This book will examine these early maps, search for clues as to who surveyed these maps, the dates when they were surveyed, and how they were so accurately made. You will note that I use the word surveyed
because that will tell us the ultimate source of these maps. We of course know the maps themselves were produced or made
during the 13th to 17th centuries because they have been all authenticated, and in most cases the name of the maker
is imprinted on the map. But we do not know who surveyed these maps and, unfortunately, the Western map-makers never kept or described their source material so we cannot go back even one generation.
The most famous map maker, Gerhard Mercator, had great reverence for ancient sources,
frequented book fairs where maps appeared, such as the Frankfurt book fair, and appealed for cartographic information.¹ As we shall see, in his 1569 World Map Mercator specifically refers to the knowledge of the ancients.
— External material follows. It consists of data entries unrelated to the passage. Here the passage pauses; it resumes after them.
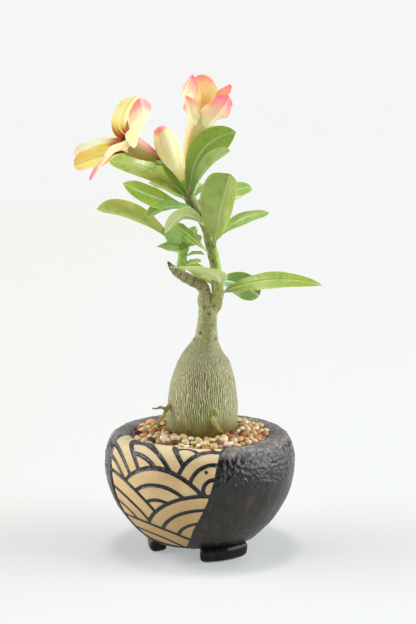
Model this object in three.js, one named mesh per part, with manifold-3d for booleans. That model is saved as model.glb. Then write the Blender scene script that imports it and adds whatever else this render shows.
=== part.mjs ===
// A potted desert rose, Adenium obesum: a flowering plant with a swollen trunk, growing in a round stoneware
// bowl on three feet, its soil covered with pebbles.
//
// Millimetres, +Z up. The origin is on the bowl's axis, on the surface that its feet stand on. -Y is the front.

import * as THREE from 'three';
import { mergeVertices } from 'three/addons/utils/BufferGeometryUtils.js';
import Module from 'manifold-3d';

const wasm = await Module();
wasm.setup();

// ---------------------------------------------------------------- driving dimensions

const CLEARANCE = 0.3;            // gap between neighbouring pieces
const MERGE_DISTANCE = 1e-4;      // points closer than this are one

const BOWL_RADIUS = 59.5;         // widest, at the shoulder
const BOWL_HEIGHT = 73;
const BOWL_SIDES = 44;
const OPENING_RADIUS = 43;
const FLOOR_UNDERSIDE = 7;        // height of the bowl's base above the table
const FLOOR_TOP = 13;
const DRAIN_RADIUS = 6;

const FOOT_COUNT = 3;
const FOOT_OUTER = 35;
const FOOT_INNER = 24;
const FOOT_SPAN = 60;             // degrees of the ring that one foot takes
const FOOT_HEADING = 27;          // degrees from the front, towards +X, of the first foot's middle
const FOOT_TOP = 10;              // the feet run this far up, into the floor
const FOOT_CURVE_SEGMENTS = 5;

const SOIL_TOP = 66;
const ROOT_BOTTOM = 50;           // the trunk's foot stands in the soil down to here
const ROOT_HOLE_RADIUS = 23.6;

const TRUNK_X = 1.2;              // the trunk's foot stands a little right of the bowl's axis
const TRUNK_RADIUS = 22.5;
const TRUNK_SIDES = 40;
const WRINKLE = 0.012;            // depth of the bark's folds, as a share of the radius
const WRINKLE_COUNT = 11;
const BRANCH_SIDES = 10;
const ROOT_SIDES = 5;

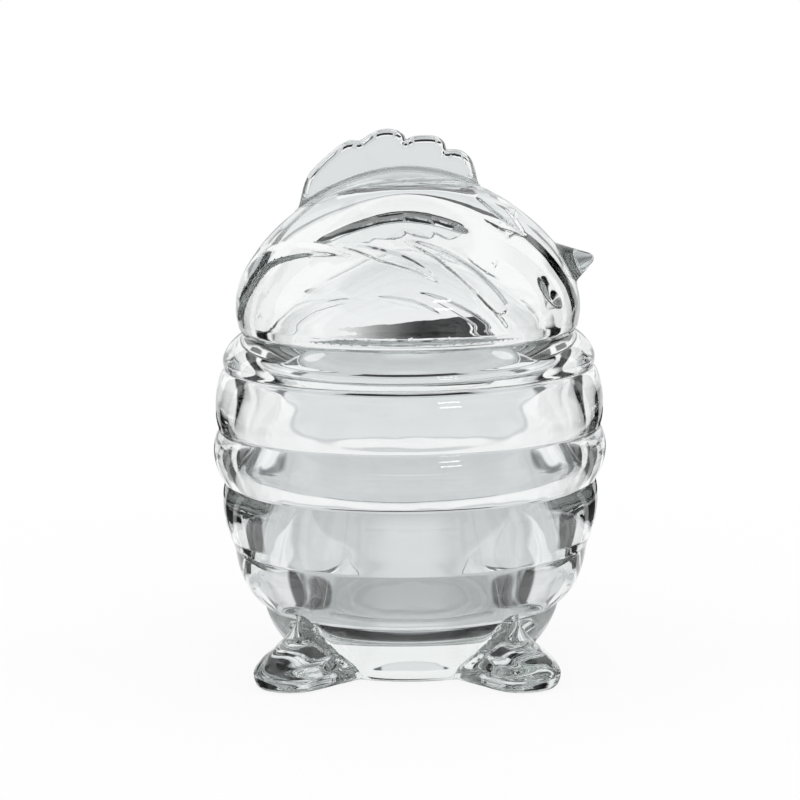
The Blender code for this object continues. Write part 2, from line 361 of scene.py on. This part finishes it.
def add_lamp(name, place, aim_height, width, height, radiance):
    """A rectangular lamp that faces the jar's axis."""
    light = bpy.data.lights.new(name, "AREA")
    light.shape = "RECTANGLE"
    light.size, light.size_y = width, height
    light.energy = radiance * math.pi * width * height
    lamp = add_object(name, light)
    lamp.matrix_world = facing(Vector(place), Vector((0, 0, aim_height)))
    return lamp


# Four softboxes light the table. In the glass the screens stand for them.
softbox_away, softbox_height, softbox_wide, softbox_tall = 1.0, 0.65, 1.4, 0.85
softbox_radiance = 1.25
for number, name in enumerate(("front", "right", "back", "left")):
    way = view_turn + math.tau * number / 4
    softbox = add_lamp(
        f"{name}_softbox",
        (softbox_away * math.sin(way), -softbox_away * math.cos(way), softbox_height),
        softbox_height, softbox_wide, softbox_tall, softbox_radiance,
    )
    softbox.visible_glossy = softbox.visible_transmission = False
# A pair of tubes high at the front right is mirrored as two short bright dashes on each ring.
tube_away, tube_rise, tube_way = 1.2, math.radians(24), view_turn + math.radians(24)
tube_long, tube_thick, tube_apart = 0.24, 0.05, 0.2
tube_aim, tube_radiance = 0.08, 10.0
for side in (-1, 1):
    lean = tube_rise + side * tube_apart / (2 * tube_away)
    tube = add_lamp(
        f"tube_{'lower' if side < 0 else 'upper'}",
        (tube_away * math.cos(lean) * math.sin(tube_way),
         -tube_away * math.cos(lean) * math.cos(tube_way),
         tube_aim + tube_away * math.sin(lean)),
        tube_aim, tube_long, tube_thick, tube_radiance,
    )
    tube.visible_transmission = False

# Light goes through many surfaces of glass on its way.
cycles = bpy.context.scene.cycles
cycles.max_bounces = 32
cycles.transmission_bounces = 28
cycles.glossy_bounces = 16

# The jar
# One pressing of clear soda-lime glass: five rounded rings over a thick, solid, tapered base, a
# straight mouth with a ground seat, and two bird's feet at the front. The plunger leaves the
# hollow smooth, and the mould's rings and grooves are softened by fire polishing.


def pressed_glass(name):
    """Clear soda-lime glass, fire-polished: almost no haze, and a faint unevenness that bends
    what is seen through it."""
    glass = bpy.data.materials.new(name)
    tree = cleared_tree(glass)
    place = add_node(tree, "ShaderNodeTexCoord").outputs["Object"]
    swell_size, swell_height = 14 * mm, 0.10 * mm
    swell = add_node(tree, "ShaderNodeTexNoise", None,
                     {"Vector": place, "Scale": 1 / swell_size, "Detail": 1.0, "Roughness": 0.4})
    bump = add_node(tree, "ShaderNodeBump", None,
                    {"Height": swell.outputs["Fac"], "Strength": 1.0, "Distance": swell_height})
    skin = add_node(tree, "ShaderNodeBsdfPrincipled", None, {
        "Base Color": linear("#FDFEFE"), "Roughness": 0.0, "IOR": 1.52,
        "Transmission Weight": 1.0, "Normal": bump.outputs[0],
    })
    tint = add_node(tree, "ShaderNodeVolumeAbsorption", None,
                    {"Color": linear("#DCE6E2"), "Density": 4.0})
    add_node(tree, "ShaderNodeOutputMaterial", None,
             {"Surface": skin.outputs[0], "Volume": tint.outputs[0]})
    return glass


def bezier(points, steps):
    """Points along a cubic curve with four control points, from its first."""
    t = np.linspace(0, 1, steps + 1)[:, None]
    a, b, c, d = (np.array(point, float) for point in points)
    return (1 - t)**3 * a + 3 * (1 - t)**2 * t * b + 3 * (1 - t) * t**2 * c + t**3 * d


def join_rounded(runs, reach, steps=6):
    """Runs of points end to end, with each corner between two runs rounded off from reach
    away on one side to reach away on the other."""
    out = [np.array(runs[0], float)]
    for run, cut in zip(runs[1:], reach):
        run = np.array(run, float)
        before = out[-1]
        corner = run[0]
        before = before[np.hypot(*(before - corner).T) > cut]
        after = run[np.hypot(*(run - corner).T) > cut]
        first = corner + (before[-1] - corner) * cut / np.hypot(*(before[-1] - corner))
        last = corner + (after[0] - corner) * cut / np.hypot(*(after[0] - corner))
        t = np.linspace(0, 1, steps + 1)[:, None]
        arc = (1 - t)**2 * first + 2 * (1 - t) * t * corner + t**2 * last
        out[-1] = before
        out += [arc, after]
    return np.concatenate(out)


def straight(start, end, steps):
    """Points along a straight line, from its start."""
    t = np.linspace(0, 1, steps + 1)[:, None]
    return (1 - t) * np.array(start, float) + t * np.array(end, float)


# The base's flank and the five rings, each from the end of the one under it, in millimetres: two
# handles of its curve and the groove over it, as (radius, height). The last ends at the rim.
base_edge = (32.2, 0.32)
ring_curves = (
    ((36.2, 4.8), (42.1, 10.9), (43.2, 17.7)),
    ((49.0, 21.6), (50.8, 28.1), (51.6, 34.7)),
    ((54.3, 40.6), (55.9, 47.4), (54.2, 53.8)),
    ((57.4, 59.0), (58.5, 64.0), (55.6, 69.7)),
    ((57.3, 73.0), (56.8, 84.5), (53.6, 87.1)),
    ((55.7, 90.9), (51.2, 95.6), (48.3, 97.5)),
)
groove_softness = 0.55
outside_runs = []
below = base_edge
for curve in ring_curves:
    outside_runs.append(bezier((below, *curve), 30))
    below = curve[-1]
outside = join_rounded(outside_runs, [groove_softness] * len(outside_runs))
rim_outer, rim_inner, mouth_end = ring_curves[-1][-1], (43.0, 97.5), (43.0, 88.0)
belly_wall, floor_edge, floor_middle = (51.3, 62.0), (24.0, 13.0), (1.0, 13.0)
inside = join_rounded(
    [
        straight(rim_outer, rim_inner, 6),
        straight(rim_inner, mouth_end, 12),
        bezier((mouth_end, (46.5, 86.0), (52.7, 76.0), belly_wall), 40),
        bezier((belly_wall, (48.5, 37.0), (36.0, 13.0), floor_edge), 60),
        straight(floor_edge, floor_middle, 16),
    ],
    [0.8, 1.5, 0.05, 0.05],
)
underside = straight((1.0, 0.0), (31.4, 0.0), 12)
base_corner = ((31.8, 0.05), (32.05, 0.15), (32.2, 0.3))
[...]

In effect, the cartographers of this period copied cartographic information from ancient sources just the way slightly earlier humanists, such as Francesco Petrarca (Petrarch) and Poggio Bracciolini, copied ancient Latin and Greek writings, thereby preserving them from oblivion.² And just as the originals of these writings, and even their later copies, have been lost, so too are the maps from which the Western maps of the 13th to 17th centuries were copied.
But while the humanists recognized the ancient texts they were coping, the cartographers acted for the most part as though the maps they were making came from current knowledge, and even when they copied from earlier maps, they did not distinguish on their maps between the portions which came from current information and those from ancient sources. And so, it has been the entrenched habit of most scholars to start from the premise that accurate maps began with the Renaissance and the early Western explorers. The portions of the maps that depict lands not yet explored, or that could not be explored at that time, because they were surrounded with ice (such as Northern Greenland and Antarctica), are generally ignored as inconvenient facts.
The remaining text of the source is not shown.